*Written problem*. Could you output each line of the data that follows exactly?

*Stored data*.
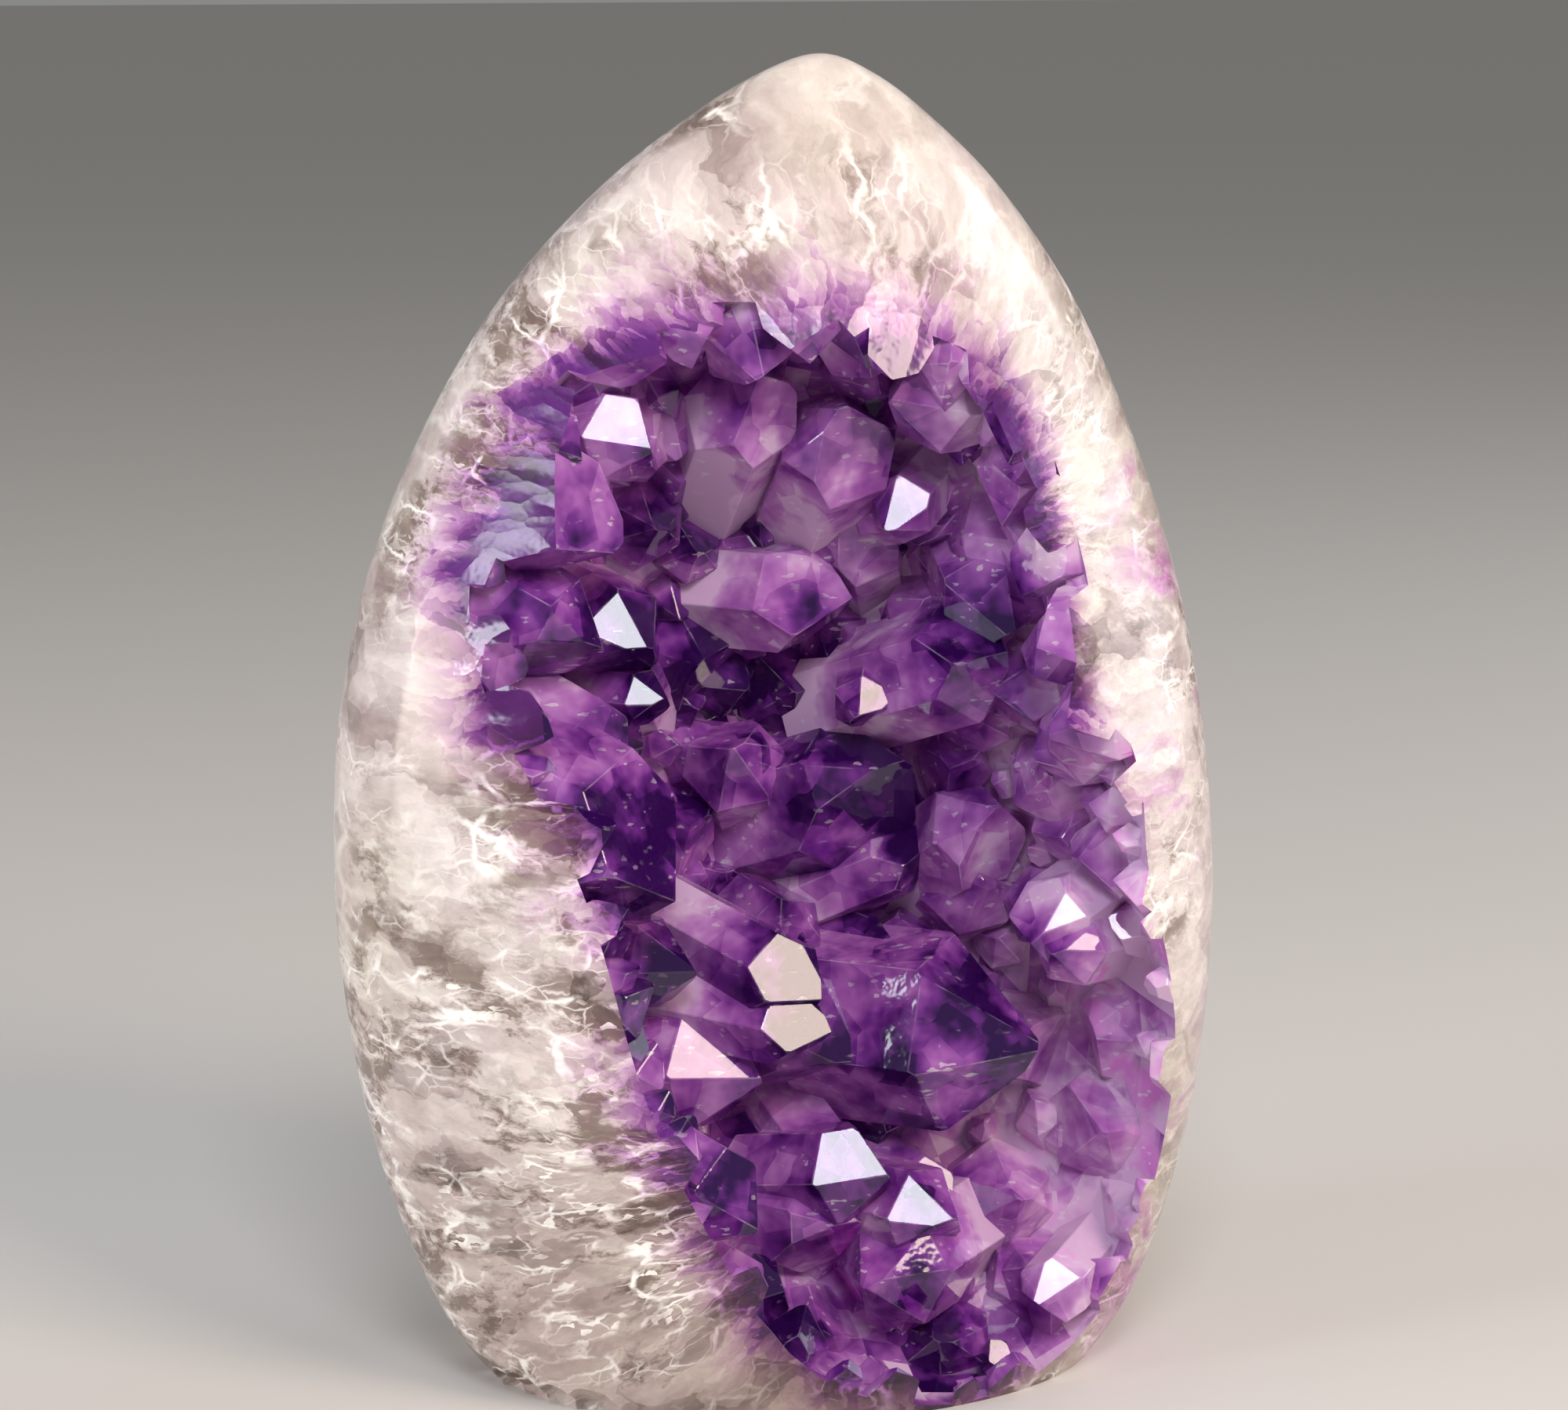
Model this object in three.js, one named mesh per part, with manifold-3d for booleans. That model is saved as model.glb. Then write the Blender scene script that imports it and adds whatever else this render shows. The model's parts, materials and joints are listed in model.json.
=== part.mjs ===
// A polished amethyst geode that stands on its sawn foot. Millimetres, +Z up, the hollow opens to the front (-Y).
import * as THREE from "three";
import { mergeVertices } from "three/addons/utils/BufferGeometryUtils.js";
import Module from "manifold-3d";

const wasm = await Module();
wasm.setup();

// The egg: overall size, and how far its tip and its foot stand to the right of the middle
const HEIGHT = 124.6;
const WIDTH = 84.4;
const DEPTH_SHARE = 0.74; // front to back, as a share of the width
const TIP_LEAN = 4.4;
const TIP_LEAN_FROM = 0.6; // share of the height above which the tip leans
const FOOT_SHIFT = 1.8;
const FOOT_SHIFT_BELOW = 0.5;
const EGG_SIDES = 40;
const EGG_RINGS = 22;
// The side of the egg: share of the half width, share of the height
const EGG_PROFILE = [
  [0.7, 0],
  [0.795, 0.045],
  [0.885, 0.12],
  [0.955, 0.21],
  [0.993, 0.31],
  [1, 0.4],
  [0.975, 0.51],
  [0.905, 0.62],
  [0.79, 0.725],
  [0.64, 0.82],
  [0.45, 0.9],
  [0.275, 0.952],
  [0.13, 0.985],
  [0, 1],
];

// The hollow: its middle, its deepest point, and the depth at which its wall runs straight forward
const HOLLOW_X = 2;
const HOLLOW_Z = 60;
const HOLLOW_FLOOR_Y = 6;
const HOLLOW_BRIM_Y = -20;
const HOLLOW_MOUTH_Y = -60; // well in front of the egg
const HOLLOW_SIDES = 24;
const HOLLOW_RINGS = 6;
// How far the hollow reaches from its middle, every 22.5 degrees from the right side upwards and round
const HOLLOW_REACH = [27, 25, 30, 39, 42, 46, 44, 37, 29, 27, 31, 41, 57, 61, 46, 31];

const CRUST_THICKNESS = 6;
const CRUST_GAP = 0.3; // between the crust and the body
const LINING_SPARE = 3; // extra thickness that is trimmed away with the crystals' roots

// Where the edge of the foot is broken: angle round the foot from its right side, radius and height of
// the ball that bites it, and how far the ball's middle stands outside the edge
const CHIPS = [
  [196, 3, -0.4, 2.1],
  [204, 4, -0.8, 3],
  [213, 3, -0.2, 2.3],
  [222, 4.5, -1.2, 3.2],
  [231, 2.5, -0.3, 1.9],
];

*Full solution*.
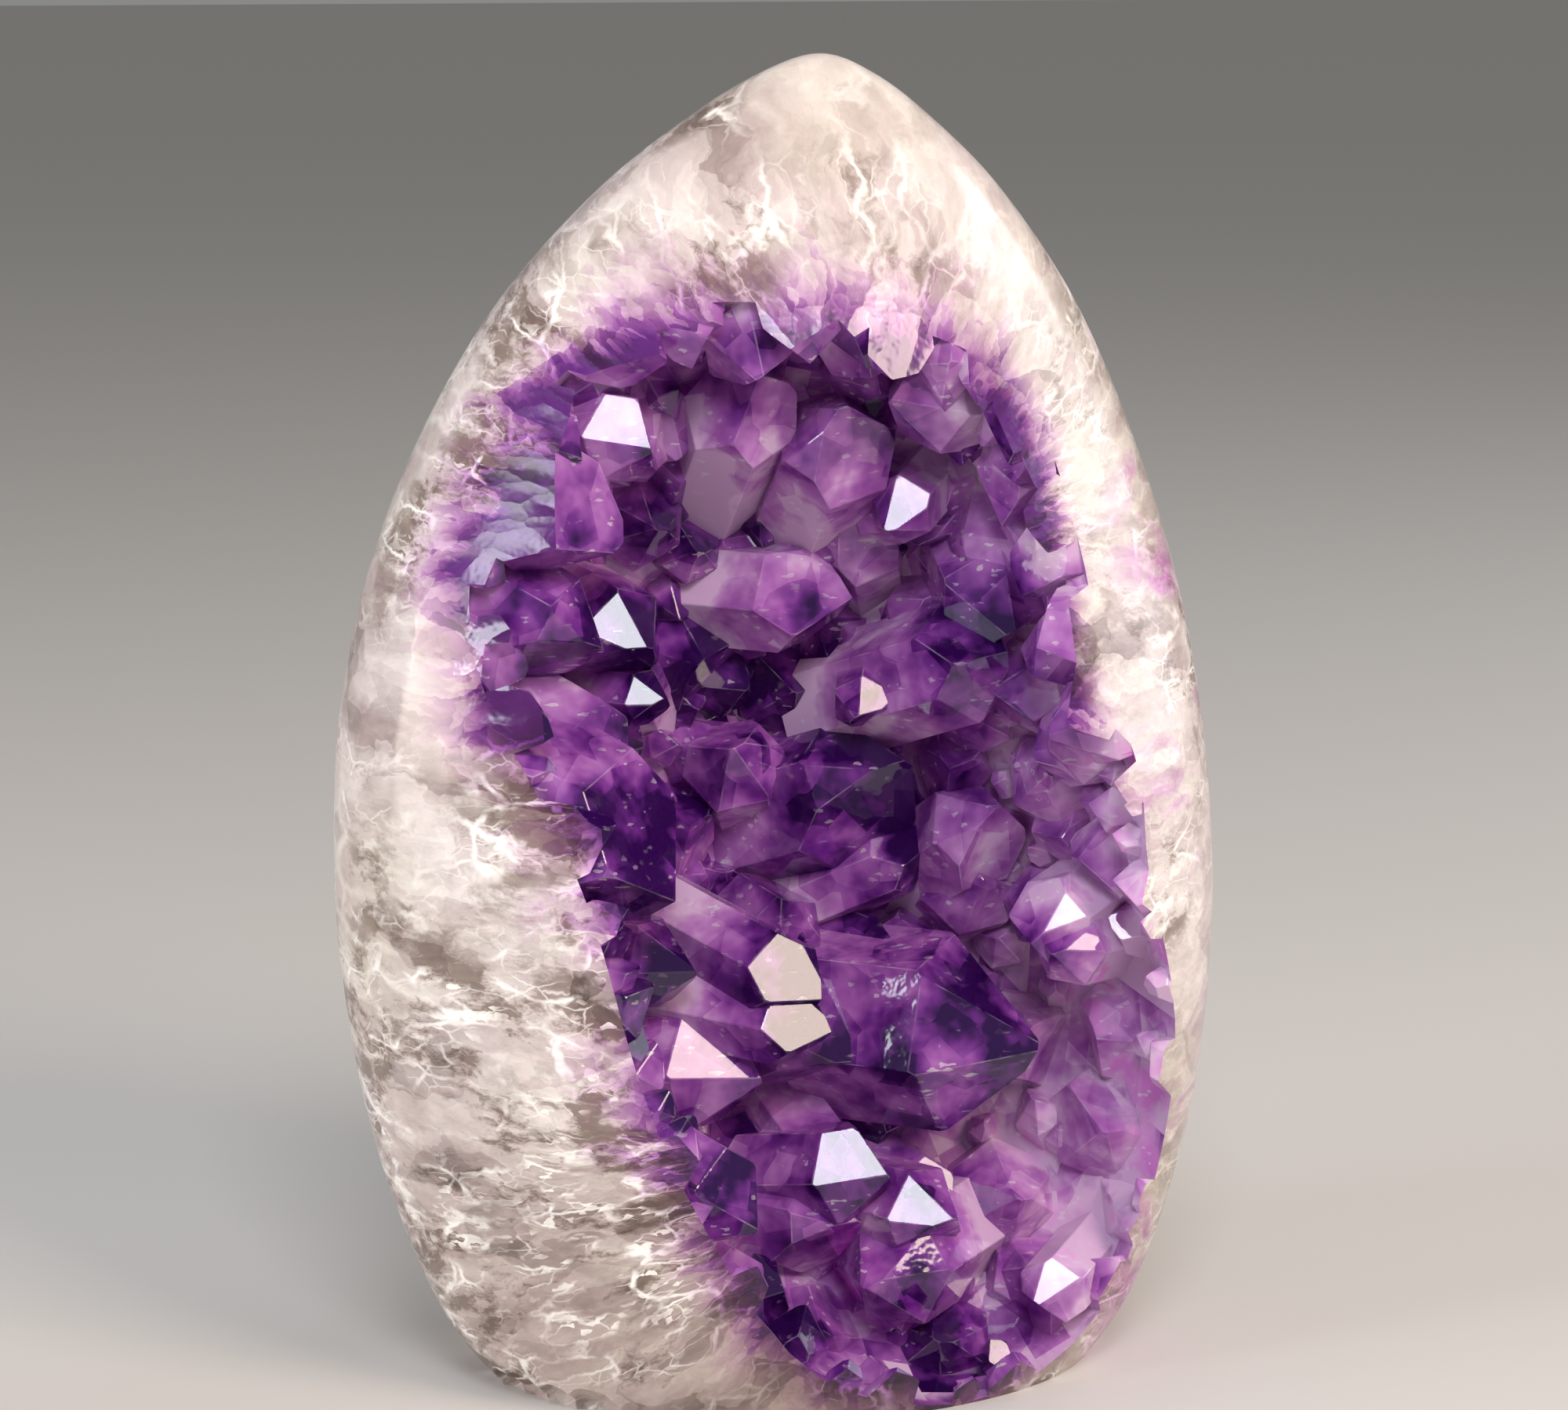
Model this object in three.js, one named mesh per part, with manifold-3d for booleans. That model is saved as model.glb. Then write the Blender scene script that imports it and adds whatever else this render shows. The model's parts, materials and joints are listed in model.json.
=== part.mjs ===
// A polished amethyst geode that stands on its sawn foot. Millimetres, +Z up, the hollow opens to the front (-Y).
import * as THREE from "three";
import { mergeVertices } from "three/addons/utils/BufferGeometryUtils.js";
import Module from "manifold-3d";

const wasm = await Module();
wasm.setup();

// The egg: overall size, and how far its tip and its foot stand to the right of the middle
const HEIGHT = 124.6;
const WIDTH = 84.4;
const DEPTH_SHARE = 0.74; // front to back, as a share of the width
const TIP_LEAN = 4.4;
const TIP_LEAN_FROM = 0.6; // share of the height above which the tip leans
const FOOT_SHIFT = 1.8;
const FOOT_SHIFT_BELOW = 0.5;
const EGG_SIDES = 40;
const EGG_RINGS = 22;
// The side of the egg: share of the half width, share of the height
const EGG_PROFILE = [
  [0.7, 0],
  [0.795, 0.045],
  [0.885, 0.12],
  [0.955, 0.21],
  [0.993, 0.31],
  [1, 0.4],
  [0.975, 0.51],
  [0.905, 0.62],
  [0.79, 0.725],
  [0.64, 0.82],
  [0.45, 0.9],
  [0.275, 0.952],
  [0.13, 0.985],
  [0, 1],
];

// The hollow: its middle, its deepest point, and the depth at which its wall runs straight forward
const HOLLOW_X = 2;
const HOLLOW_Z = 60;
const HOLLOW_FLOOR_Y = 6;
const HOLLOW_BRIM_Y = -20;
const HOLLOW_MOUTH_Y = -60; // well in front of the egg
const HOLLOW_SIDES = 24;
const HOLLOW_RINGS = 6;
// How far the hollow reaches from its middle, every 22.5 degrees from the right side upwards and round
const HOLLOW_REACH = [27, 25, 30, 39, 42, 46, 44, 37, 29, 27, 31, 41, 57, 61, 46, 31];

const CRUST_THICKNESS = 6;
const CRUST_GAP = 0.3; // between the crust and the body
const LINING_SPARE = 3; // extra thickness that is trimmed away with the crystals' roots

// Where the edge of the foot is broken: angle round the foot from its right side, radius and height of
// the ball that bites it, and how far the ball's middle stands outside the edge
const CHIPS = [
  [196, 3, -0.4, 2.1],
  [204, 4, -0.8, 3],
  [213, 3, -0.2, 2.3],
  [222, 4.5, -1.2, 3.2],
  [231, 2.5, -0.3, 1.9],
];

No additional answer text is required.